I take a seat next to a student I slightly know, who’s in the same year. He’s flustered with the logjam of work that happens around this time, as are most students. ‘Wish I’d not left it till the last minute’. We have a whispered chat. ‘What’s the quickest time you’ve written an essay in?’

I finish typing the revisions, then upload the dissertation to the college’s online system, ‘Turnitin’ (ah, modern life!). Then I print out two copies, as required, and take them across the road. I get them bound in the secret branch of Ryman’s that lurks in the basement of Waterstones, Gower Street. A friendly woman with a heavy cold gives them a ‘comb’ style of binding, while I wait. Thirty-eight A4 pages, with copious footnotes. I was still agonising over every page reference on the last draft. Just how do they want me to use ‘Ibid’, again? Style guides have such niggling rules: capitalise this, except when you don’t. Full stops here, but not here.

A sunny day, bluebells out in Gordon Square. Not quite warm enough to sit on the grass, but the students do so anyway. I go into the School of Arts lobby and drop the two copies of the dissertation through the designated letter box. There. Done. Something I’ve been working on since last summer, finally finished. Will it show?

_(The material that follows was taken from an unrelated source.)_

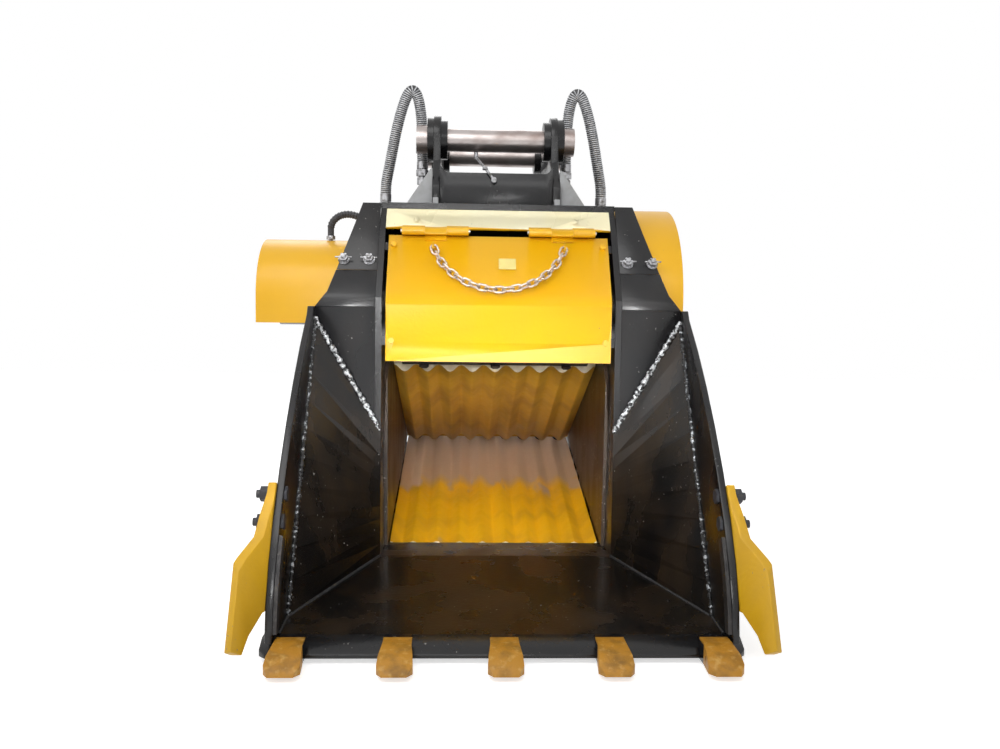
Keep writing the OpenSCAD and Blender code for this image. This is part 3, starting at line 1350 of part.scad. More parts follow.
cutting_edge();
bucket_floor();
floor_ribs();
belly_plate();
outer_side_left();
outer_side_right();
rim_bars();
funnel_left();
funnel_right();
back_plates();
front_corner_left();
front_corner_right();
guard_plate_left();
guard_plate_right();
guard_fasteners();
side_cutter_left();
side_cutter_right();
cutter_bolts();
tooth_adapters();
tooth_caps();
tooth_pins();
wear_runners();
main_side_left();
main_side_right();
top_deck();
top_strip();
front_crossbeam();
jaw_bed();
fixed_jaw();
fixed_jaw_clamp();
cheek_left();
cheek_right();
rear_crossmember();
bearing_housings();
main_bearings();
eccentric_shaft();
flywheel();
drive_coupling();
drive_motor();
motor_bracket();
flywheel_cover();
motor_cover();
pitman();
pitman_bearings();
moving_jaw();
moving_jaw_clamp();
toggle_plate();
adjusting_block();
tension_rod();
tension_spring();
access_cover();
cover_hinge_pins();
cover_chain();
coupler_ears();
coupler_plates();
coupler_pins();
hose_left();
hose_right();
drain_hose();
hose_fittings();
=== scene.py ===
"""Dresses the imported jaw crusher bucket: finishes, eased edges, weld beads, jaws, teeth and hoses.

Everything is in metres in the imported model's frame, whose origin is the centre of the stick pin.
Places are written as the drawing gives them: millimetres to the machine's left, to the rear of
the lip's edge, and above the lip's underside.
"""
import json
import logging
import math
from dataclasses import dataclass
from enum import Enum
from typing import Callable, Iterable, Sequence

import bmesh
import bpy
from mathutils import Matrix, Vector

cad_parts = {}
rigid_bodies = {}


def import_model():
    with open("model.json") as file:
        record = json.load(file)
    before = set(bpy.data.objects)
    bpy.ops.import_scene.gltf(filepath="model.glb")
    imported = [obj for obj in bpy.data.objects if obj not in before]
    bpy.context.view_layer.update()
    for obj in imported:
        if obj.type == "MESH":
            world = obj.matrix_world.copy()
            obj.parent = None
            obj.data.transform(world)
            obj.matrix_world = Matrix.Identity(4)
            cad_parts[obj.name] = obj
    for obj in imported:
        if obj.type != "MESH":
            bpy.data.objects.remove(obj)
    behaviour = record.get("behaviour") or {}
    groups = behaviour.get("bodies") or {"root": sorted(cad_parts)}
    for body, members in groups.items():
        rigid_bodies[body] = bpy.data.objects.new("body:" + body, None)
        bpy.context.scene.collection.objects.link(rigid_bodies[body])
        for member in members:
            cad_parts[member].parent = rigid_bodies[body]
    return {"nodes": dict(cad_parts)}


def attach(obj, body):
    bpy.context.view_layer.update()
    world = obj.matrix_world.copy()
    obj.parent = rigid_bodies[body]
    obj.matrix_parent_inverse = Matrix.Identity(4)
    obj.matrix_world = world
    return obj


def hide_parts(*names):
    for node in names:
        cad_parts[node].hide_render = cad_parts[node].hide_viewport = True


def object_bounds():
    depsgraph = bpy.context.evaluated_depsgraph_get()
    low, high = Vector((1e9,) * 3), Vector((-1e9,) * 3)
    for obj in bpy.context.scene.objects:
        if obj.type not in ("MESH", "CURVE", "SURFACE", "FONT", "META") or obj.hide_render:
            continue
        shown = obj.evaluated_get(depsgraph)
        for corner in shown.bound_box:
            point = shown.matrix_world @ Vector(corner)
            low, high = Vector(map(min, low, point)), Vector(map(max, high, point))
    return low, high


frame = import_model()
CAD_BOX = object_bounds()

log = logging.getLogger("crusher_bucket")

MM = 0.001
# The stick pin's centre on the drawing, in millimetres
STICK_PIN = Vector((0.0, 1040.0, 1250.0))
# The photograph's width in pixels
IMAGE_W = 1000
# Faces meet smoothly below the first angle; an edge is rounded above the second
SMOOTH_DEG = 32.0
ROUNDED_DEG = 28.0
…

But there’s no time to rest. On with the next essay. Two of those to go before May 8th. Still, they’re only 2500 words each.

Now working on the penultimate essay. For the first time I’ve written the introduction before finishing the main text, because I can somehow see the whole shape of the thing at once. Perhaps it’s lit up by the light at the end of the tunnel.